I wanted Coach to take on Tiger but a 75 year-old has never played in the Masters, so I had to come up with an alternate competition. 75 year-olds don’t compete in the Masters but they do play in weekday evening men’s leagues all the time. Also, given the state of Tiger’s game, placing him in a men’s league match seemed appropriate. Besides, the idea of a men’s league match at Augusta National is way more interesting than the silly old Masters. The only thing missing from this match would be a golf cart freshly stocked with a six-pack of Mich-Ultra’s iced down in a plastic bag.
Since it’s a men’s league match, I had to figure out both Tiger and Coach Brooks’ handicaps. Tiger is a pro so technically he doesn’t have a handicap, but during his prime it was estimated to be around a +10. Which means in a stroke play match, he has to add 10 shots to his gross score. That’s bananas.
Coach’s handicap wasn’t hard to figure out either, because he posts all of his scores on Twitter.

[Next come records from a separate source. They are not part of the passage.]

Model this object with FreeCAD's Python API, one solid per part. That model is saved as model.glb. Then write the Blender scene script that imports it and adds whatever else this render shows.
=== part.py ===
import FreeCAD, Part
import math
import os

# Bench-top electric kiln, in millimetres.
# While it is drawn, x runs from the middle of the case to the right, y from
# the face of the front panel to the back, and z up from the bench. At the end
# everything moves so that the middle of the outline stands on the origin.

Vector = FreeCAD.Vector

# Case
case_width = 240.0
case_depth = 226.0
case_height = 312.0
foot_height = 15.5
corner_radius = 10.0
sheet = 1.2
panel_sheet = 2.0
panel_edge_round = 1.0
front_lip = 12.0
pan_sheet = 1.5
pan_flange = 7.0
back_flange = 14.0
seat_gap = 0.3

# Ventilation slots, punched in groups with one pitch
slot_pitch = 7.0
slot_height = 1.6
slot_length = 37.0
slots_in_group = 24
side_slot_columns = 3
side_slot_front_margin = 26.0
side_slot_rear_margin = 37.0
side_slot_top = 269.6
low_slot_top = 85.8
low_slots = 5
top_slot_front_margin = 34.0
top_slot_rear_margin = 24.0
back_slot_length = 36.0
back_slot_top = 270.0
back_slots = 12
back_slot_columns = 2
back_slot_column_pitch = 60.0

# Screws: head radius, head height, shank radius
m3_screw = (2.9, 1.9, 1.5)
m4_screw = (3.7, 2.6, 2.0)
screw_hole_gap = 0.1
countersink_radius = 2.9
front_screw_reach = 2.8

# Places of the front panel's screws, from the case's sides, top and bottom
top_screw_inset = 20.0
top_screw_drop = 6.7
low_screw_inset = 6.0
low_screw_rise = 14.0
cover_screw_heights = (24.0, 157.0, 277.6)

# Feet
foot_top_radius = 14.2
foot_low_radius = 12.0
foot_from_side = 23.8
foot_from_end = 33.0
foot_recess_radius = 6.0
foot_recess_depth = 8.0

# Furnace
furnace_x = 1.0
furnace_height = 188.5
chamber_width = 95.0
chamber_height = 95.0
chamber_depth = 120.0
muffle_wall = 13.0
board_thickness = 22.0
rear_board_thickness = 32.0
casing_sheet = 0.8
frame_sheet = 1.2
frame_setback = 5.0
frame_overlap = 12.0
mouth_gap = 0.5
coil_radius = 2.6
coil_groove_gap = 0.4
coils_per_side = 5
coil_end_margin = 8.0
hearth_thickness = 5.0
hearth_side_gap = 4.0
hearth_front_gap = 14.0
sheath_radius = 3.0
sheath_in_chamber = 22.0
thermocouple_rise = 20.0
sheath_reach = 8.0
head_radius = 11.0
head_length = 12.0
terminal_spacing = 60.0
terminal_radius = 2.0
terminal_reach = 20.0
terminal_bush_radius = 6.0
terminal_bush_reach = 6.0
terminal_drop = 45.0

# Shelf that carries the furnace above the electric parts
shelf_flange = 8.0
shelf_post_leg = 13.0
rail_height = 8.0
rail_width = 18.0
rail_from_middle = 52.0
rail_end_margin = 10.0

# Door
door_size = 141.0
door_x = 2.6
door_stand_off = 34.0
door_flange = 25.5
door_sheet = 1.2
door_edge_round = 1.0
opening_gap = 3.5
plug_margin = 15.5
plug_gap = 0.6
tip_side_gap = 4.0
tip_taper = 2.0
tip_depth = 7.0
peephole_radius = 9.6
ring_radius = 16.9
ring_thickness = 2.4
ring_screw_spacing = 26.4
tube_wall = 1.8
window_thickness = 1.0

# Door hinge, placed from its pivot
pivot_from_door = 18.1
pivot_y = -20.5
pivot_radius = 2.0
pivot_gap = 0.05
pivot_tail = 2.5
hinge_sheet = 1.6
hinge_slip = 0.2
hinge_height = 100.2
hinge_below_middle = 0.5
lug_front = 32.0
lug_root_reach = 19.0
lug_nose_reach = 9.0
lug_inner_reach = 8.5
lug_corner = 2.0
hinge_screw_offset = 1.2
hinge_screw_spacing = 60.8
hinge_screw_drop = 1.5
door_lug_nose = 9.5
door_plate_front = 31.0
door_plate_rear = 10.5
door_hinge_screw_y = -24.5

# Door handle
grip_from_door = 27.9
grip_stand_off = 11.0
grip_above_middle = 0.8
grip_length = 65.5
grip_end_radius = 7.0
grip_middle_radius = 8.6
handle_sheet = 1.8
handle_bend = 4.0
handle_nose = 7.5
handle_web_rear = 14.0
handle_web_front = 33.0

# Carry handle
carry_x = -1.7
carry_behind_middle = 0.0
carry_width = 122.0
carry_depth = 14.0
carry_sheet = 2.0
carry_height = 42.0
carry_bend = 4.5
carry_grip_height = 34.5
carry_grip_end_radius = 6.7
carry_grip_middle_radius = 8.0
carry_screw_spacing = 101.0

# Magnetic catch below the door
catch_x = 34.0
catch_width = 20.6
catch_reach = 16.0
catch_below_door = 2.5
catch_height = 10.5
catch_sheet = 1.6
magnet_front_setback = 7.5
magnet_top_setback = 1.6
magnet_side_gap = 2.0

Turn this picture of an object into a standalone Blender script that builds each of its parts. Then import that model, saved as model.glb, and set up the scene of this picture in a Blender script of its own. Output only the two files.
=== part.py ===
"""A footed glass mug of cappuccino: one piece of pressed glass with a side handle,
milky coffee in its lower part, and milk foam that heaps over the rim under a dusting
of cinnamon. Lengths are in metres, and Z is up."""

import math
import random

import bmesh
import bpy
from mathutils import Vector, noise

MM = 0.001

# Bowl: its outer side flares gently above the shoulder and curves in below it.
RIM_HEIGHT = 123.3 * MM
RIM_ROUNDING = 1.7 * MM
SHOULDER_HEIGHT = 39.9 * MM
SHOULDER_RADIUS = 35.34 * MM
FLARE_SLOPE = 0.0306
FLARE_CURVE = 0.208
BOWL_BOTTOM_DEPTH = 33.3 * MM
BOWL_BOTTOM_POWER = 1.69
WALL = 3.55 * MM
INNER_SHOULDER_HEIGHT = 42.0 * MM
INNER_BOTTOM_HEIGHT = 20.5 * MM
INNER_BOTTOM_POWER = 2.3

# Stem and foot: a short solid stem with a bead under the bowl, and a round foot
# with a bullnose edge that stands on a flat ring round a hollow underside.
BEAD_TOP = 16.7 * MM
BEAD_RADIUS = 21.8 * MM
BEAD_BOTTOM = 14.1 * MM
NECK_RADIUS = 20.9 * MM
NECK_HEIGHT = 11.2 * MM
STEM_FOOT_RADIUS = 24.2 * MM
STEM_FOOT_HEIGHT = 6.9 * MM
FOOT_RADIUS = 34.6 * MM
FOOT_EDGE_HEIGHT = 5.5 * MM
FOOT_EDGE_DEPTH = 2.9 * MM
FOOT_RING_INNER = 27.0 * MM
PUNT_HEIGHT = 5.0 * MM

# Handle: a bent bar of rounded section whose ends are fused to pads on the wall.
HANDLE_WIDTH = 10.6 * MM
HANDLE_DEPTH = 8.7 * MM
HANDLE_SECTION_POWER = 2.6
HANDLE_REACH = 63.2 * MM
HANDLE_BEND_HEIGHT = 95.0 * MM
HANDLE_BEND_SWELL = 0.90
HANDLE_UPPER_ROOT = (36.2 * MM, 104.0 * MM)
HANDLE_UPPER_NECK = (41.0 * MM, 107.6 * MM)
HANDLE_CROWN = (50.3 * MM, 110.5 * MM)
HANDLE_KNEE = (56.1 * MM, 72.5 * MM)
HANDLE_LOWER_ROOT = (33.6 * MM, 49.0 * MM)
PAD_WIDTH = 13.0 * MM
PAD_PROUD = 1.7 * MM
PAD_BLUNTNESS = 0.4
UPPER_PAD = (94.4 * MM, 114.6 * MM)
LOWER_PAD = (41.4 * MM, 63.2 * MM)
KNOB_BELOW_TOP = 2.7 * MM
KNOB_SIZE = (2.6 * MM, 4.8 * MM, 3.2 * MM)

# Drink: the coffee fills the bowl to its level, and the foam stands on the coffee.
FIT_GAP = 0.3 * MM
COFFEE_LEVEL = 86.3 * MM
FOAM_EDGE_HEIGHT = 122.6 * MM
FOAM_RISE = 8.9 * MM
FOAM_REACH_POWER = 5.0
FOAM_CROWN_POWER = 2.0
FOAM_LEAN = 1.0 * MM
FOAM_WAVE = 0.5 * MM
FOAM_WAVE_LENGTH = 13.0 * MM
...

I took 15 or so of his scores from his home course, The Pete Dye at Hideaway Golf Club, and plugged them into an app that calculates handicaps. According to those scores, Coach sits at an -8.2 index, which is silly good for someone his age. So, for a normal stroke play match, whatever Coach shoots, you subtract 8.2 from his score.
Given these circumstances I actually expected Tiger to be no contest for Coach Brooks, knowing just how inaccurately the game simulated a “bad golfer.” I decided to give it a shot, anyway. With the guidelines set, the only thing left to do was play the match. Oh boy, the action that ensued was just electric. A mega-showdown between the God of Golf and God of Retirement.

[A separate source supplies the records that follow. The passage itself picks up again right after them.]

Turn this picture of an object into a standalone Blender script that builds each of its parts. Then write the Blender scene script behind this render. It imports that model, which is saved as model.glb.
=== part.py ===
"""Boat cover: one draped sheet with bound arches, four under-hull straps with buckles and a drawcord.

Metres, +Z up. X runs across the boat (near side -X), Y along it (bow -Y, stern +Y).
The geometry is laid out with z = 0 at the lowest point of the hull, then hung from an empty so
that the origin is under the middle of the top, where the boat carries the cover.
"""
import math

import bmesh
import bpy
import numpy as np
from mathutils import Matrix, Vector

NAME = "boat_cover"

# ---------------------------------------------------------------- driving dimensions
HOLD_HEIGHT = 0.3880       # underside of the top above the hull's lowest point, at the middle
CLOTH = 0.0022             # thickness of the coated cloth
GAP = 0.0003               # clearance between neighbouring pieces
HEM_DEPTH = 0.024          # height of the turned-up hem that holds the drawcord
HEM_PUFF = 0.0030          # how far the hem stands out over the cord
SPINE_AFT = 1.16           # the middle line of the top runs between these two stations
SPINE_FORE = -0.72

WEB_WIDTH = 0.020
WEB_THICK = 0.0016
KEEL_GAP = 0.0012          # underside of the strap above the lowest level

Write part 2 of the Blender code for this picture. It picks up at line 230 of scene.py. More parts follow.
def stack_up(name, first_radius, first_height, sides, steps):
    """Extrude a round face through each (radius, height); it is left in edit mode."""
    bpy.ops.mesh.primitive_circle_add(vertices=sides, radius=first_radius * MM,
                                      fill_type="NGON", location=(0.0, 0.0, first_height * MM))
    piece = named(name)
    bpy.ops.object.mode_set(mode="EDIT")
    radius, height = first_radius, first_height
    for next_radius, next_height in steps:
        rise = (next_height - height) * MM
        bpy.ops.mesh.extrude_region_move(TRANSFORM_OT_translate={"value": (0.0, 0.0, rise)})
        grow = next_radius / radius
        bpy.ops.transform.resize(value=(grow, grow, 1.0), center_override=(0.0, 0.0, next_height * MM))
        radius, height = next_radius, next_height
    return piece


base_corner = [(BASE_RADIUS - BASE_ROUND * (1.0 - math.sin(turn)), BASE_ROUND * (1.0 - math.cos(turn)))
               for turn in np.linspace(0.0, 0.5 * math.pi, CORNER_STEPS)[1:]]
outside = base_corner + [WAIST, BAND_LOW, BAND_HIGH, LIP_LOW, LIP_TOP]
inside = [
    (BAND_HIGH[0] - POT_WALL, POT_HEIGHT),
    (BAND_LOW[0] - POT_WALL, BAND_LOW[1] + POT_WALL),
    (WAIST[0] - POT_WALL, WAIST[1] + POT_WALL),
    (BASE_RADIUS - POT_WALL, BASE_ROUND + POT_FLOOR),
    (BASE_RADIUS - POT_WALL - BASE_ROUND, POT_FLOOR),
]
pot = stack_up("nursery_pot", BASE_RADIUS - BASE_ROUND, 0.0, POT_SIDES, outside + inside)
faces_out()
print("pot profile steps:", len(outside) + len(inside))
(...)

I decided to play each Tiger and Coach Brooks’ rounds separately so I didn’t have to switch between the two drastic differences in skill level with every other shot. It allowed me to shoot the best possible round I could with each player. I played both rounds under Sunday conditions at the Masters, to add to the drama.
I played Tiger’s round first to set the stage for Coach Brooks to make some noise down the final stretch. Tiger’s round was fairly boring because he’s utterly perfect in the game and it’s nearly impossible to hit a bad shot with him. Tiger ended up carding a 9-under, 63. You know, (old, good) Tiger being (old, good) Tiger. Since Tiger’s handicap was set at +10, his net score ended up at 73. Since, Coach’s handicap was set at -8.2, he would need to card an 81 or better to slay the Tiger. What happened next was better than anything I could ever imagine.

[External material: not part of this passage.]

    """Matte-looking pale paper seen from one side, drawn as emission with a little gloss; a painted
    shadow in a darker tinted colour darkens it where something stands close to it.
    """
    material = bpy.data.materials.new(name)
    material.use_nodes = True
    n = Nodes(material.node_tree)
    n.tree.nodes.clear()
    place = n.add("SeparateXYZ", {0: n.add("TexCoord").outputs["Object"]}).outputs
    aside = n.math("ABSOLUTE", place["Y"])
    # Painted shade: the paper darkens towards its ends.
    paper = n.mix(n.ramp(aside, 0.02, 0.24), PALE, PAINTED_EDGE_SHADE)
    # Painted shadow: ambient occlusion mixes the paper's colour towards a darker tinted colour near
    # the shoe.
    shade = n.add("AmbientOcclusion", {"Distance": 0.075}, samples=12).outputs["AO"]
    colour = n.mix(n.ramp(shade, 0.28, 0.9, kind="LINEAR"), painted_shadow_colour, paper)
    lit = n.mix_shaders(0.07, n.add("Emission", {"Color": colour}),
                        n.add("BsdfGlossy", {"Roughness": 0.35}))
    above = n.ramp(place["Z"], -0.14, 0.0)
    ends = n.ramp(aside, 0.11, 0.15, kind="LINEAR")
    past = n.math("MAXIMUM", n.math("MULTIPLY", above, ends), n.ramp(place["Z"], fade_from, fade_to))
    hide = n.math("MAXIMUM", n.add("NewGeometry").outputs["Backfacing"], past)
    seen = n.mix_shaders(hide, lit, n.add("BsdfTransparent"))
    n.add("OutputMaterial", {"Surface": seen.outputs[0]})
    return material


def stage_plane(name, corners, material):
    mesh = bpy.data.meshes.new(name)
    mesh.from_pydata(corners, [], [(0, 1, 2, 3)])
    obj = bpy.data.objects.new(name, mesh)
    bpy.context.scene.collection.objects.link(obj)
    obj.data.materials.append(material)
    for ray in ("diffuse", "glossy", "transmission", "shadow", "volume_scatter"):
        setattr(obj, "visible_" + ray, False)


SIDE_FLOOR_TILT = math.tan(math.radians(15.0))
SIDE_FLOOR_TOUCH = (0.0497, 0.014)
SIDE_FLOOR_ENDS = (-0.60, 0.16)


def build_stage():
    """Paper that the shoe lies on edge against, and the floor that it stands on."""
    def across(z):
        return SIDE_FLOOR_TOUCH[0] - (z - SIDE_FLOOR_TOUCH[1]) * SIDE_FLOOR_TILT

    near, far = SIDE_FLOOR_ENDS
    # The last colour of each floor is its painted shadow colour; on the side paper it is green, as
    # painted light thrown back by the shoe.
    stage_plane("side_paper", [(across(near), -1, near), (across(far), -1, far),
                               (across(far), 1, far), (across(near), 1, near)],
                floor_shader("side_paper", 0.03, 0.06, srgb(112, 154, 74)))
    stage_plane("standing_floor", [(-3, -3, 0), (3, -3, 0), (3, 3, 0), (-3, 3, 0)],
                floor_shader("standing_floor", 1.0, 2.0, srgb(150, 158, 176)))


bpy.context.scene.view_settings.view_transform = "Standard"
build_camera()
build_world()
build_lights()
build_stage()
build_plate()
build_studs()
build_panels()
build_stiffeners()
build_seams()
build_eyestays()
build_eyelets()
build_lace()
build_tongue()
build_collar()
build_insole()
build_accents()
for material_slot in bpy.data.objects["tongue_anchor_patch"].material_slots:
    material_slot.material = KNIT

There normally aren’t spectators for men’s league matches, but Coach was surrounded by a heck of a gallery for his first tee-shot. You’d expect an amateur like him to fold under the pressure and hit a bad tee shot. Nope. Let’s not forget Rich Brooks is a competitor. He embraced the simulated digital pressure, and piped one right down the middle with his fundamentally sound golf swing.
Driving and ball striking are actually really easy on this game regardless of player rating. I was able to zip around Augusta with Coach Brooks while hitting 12/14 fairways so being in good positions wasn’t a problem at all. In fact, after bogeying the first hole, I played the next three holes at 4-under with one hole out for eagle.
As easy as ball striking is on the game, putting is extremely difficult with a low rated player like Coach Brooks. Putting seems to be the aspect of the game that simulates the amateur game most accurately. Almost all of the shots I gave away with Coach were from putting. Brooks’ ended up with 38-putts, while having two holes where I didn’t putt with him at all. I recorded a six-putt and a four-putt during the round. Putting was so hard with Coach, that I missed multiple “gimmes.” It was painfully bad.
I mean, really bad…
There is a caddie feature on the game, that gives you advice on what shot to hit. I learned to hate the generic caddie a lot because his only advice ever is to lay up. It recommend a lay-up shot on four of the par fours. So yeah, the caddie is a coward and Rich Brooks is not, so I never took the caddie’s advice and went for broke on every hole. This ended up in finding the sand. A lot.
Beautiful ball striking, putting woes, and bunker trouble continued the entire round. Finally, I got to the 18th tee with Brooks 10-over par which means a birdie to win the match. Number 18 at Augusta is a very difficult hole, so making 3 was no easy task. Magic ensued. Like he had all day, Coach ripped one right down the middle.
Coach’s limited length left a 220 yard approach. Mr. CaddieMcCowardface recommended a lay-up, of course. No way, this hole was to beat Tiger Woods in the men’s league. 3-wood was the only play, and it had to be good. Spoiler: it was.
The easy part was over. Putting had been the Achilles heel all round, so the 6 foot putt that remained may as well had been 50′. I got the read, gave it a wack, and hoped. The tension built so greatly, as the ball took its break, that any sudden movement would’ve created a tear in space and time. Then…
It was now official.
The magic 81 had been achieved. That’s 18 shots worse than Tiger’s round, but this is the men’s league where you can lose by .2 shots. I promise I made none of this up, I was actually shocked everything worked out so perfectly. While I’d never be able to re-create what Rich Brooks would tweet after a triumph like this, I gave it my best shot because I just had to.
Consider this post as not only a celebration of the Masters but also as a celebration of spring. Writing this post provided me with warmth after such a cold, brutal ending to basketball season, kind of like the way spring is there to lift our spirits after a long winter. So, welcome spring, you’ve finally made it back to us. Happy Master’s week, y’all.